The authoritative Celtic Culture: An Historical Encyclopedia, Vol. III, ed. John T. Koch (Santa Barbara, CA: ABC-CLIO, 2005), p. 1052 (available on Google Books here), dates St Kentigerna to approximately 700-34, and notes that she, ‘is unusually well documented in reliable sources and thus provides solid evidence for aristocratic Irish influence on the Scottish Church in the 8th century.’
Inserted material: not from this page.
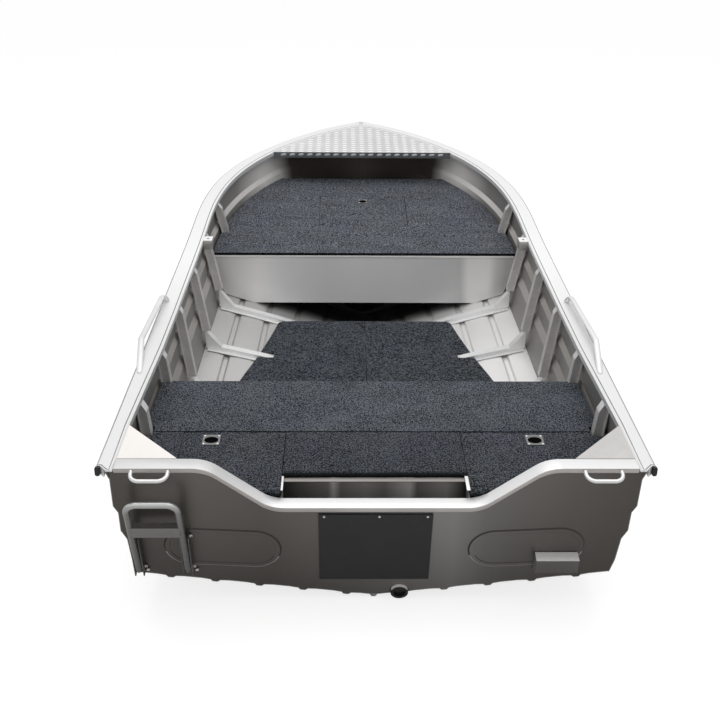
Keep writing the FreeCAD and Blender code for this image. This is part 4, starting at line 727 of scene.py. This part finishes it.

St Brynach, born c. 500, lived as a hermit at Nevern in Pembrokeshire, Wales, and was a good friend of St David, who presented him with a stone cross. He eventually relocated to Braunton in North Devon, which takes its name from the Saint. There he is said to have fallen asleep in the Lord on 7 January, though he is commemorated on 7 April in Wales, according to David Nash Ford, ‘perhaps because this was traditionally the day on which the first cuckoo in the country is said to sing every year from the top of St. Brynach's famous cross in Nevern churchyard’ (‘EBK: St Brynach’ on Early British Kingdoms [Wokingham, UK: Nash Ford, 2005]).

3 comments:

The Ochlophobist said...

This post warms my Welsh heart.

aaronandbrighid said...

Aw, I'm very glad to hear it! I thought about you a time or two as I was writing it.

Anonymous said...

I don't know if this is of interest to anyone .... Caintigern (alt. Caintighearna, Caintigernd) her brother Congan, her son Faolan (little wolf; Fillan), et al. were exiled by a coalition of neighboring tribes after the family was defeated in battle. Thus it was Congan's cousin who became King of Leinster instead of Congan. Her husband most likely was killed in the battle. Royalty often became monastics after battles. (Note: there's no 'k' in Irish Gaelic or Scott Gaidhlig, and her father, Cellach - KELLahch - is often noted as Kelly; that spelling is Ceallaigh.)